The Confrontation by the Downhill Winds
As we approached Checheng, I felt my strength fading. The wind shifted as we headed southeast on the Pingtung Peninsula, making it harder to keep up with Abby, and soon I lost sight of her. Abby and I met Xiaochu again at a 7-Eleven, where they were ready to head directly to Eluanbi. It was our last chance to get in the car, but we both decided to press on with the ride. I advised Abby to ride at her own pace for a better time. Soon, I was dropped again.
The low hills of the Pingtung Peninsula directed the northeast wind upward and then funnelled it down at the west side from all directions – The notorious Downhill Wind – confronting us at the last 50 km. After enjoying a tailwind for so long, it was time to pay the price.
Slowly, I made it to Hengchun and Kenting Street. People in the Kenting night market cheered for us. A guy with a beer in his hand even gave me a push on the back. Oh, that was nice, even if just for a second.

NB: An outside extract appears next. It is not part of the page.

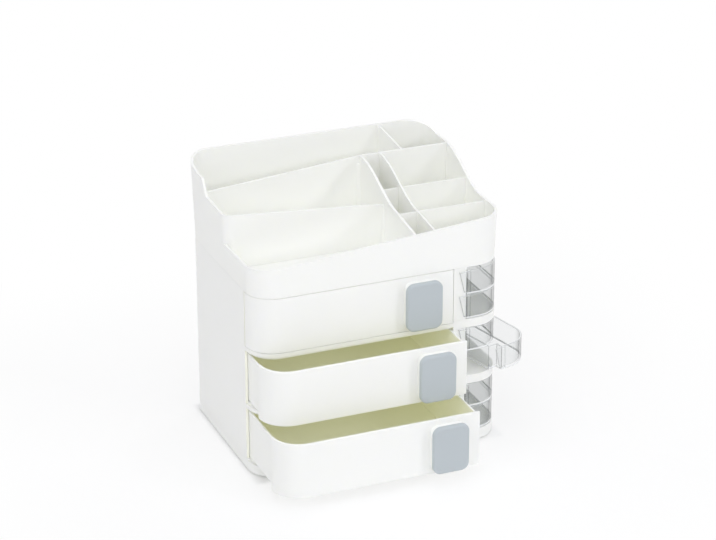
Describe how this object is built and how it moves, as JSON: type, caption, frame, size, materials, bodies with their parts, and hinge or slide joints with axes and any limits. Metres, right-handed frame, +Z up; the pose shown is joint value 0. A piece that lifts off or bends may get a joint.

Then came the last 8 km, and I found myself all alone. The Downhill Wind intensified. To add to the eerie effect, before the wind pushed you sideways, it gave you a warning with the rattling of the trees. Once, I almost got pushed to the opposite lane. In preparation for this part, I have undertaken a challenge from Taichung to Eluanbi a couple of months ago. Otherwise, I wouldn’t have had the nerve to continue. I knew the finishing line was there; all I needed to do was keep pedalling. However, the last 5 km seemed to stretch longer. I found myself speaking to myself, ‘Pedal! Pedal! Pedal!’
The Finishing Line
After too many moments of self-talk, I finally caught sight of the finishing line, which I initially doubted was a hallucination. I rolled my bike into the finishing gate and heard the beep of the computer recording my finishing time.
Xiaochu was there to greet me and take pictures. I followed the procedures to receive my certificate and trophy. It was 2:00 a.m., and I managed to finish this ride in 26 hours. The next morning, when I woke up, I learned that Jeff and Hsuny had also made it within 28 hours.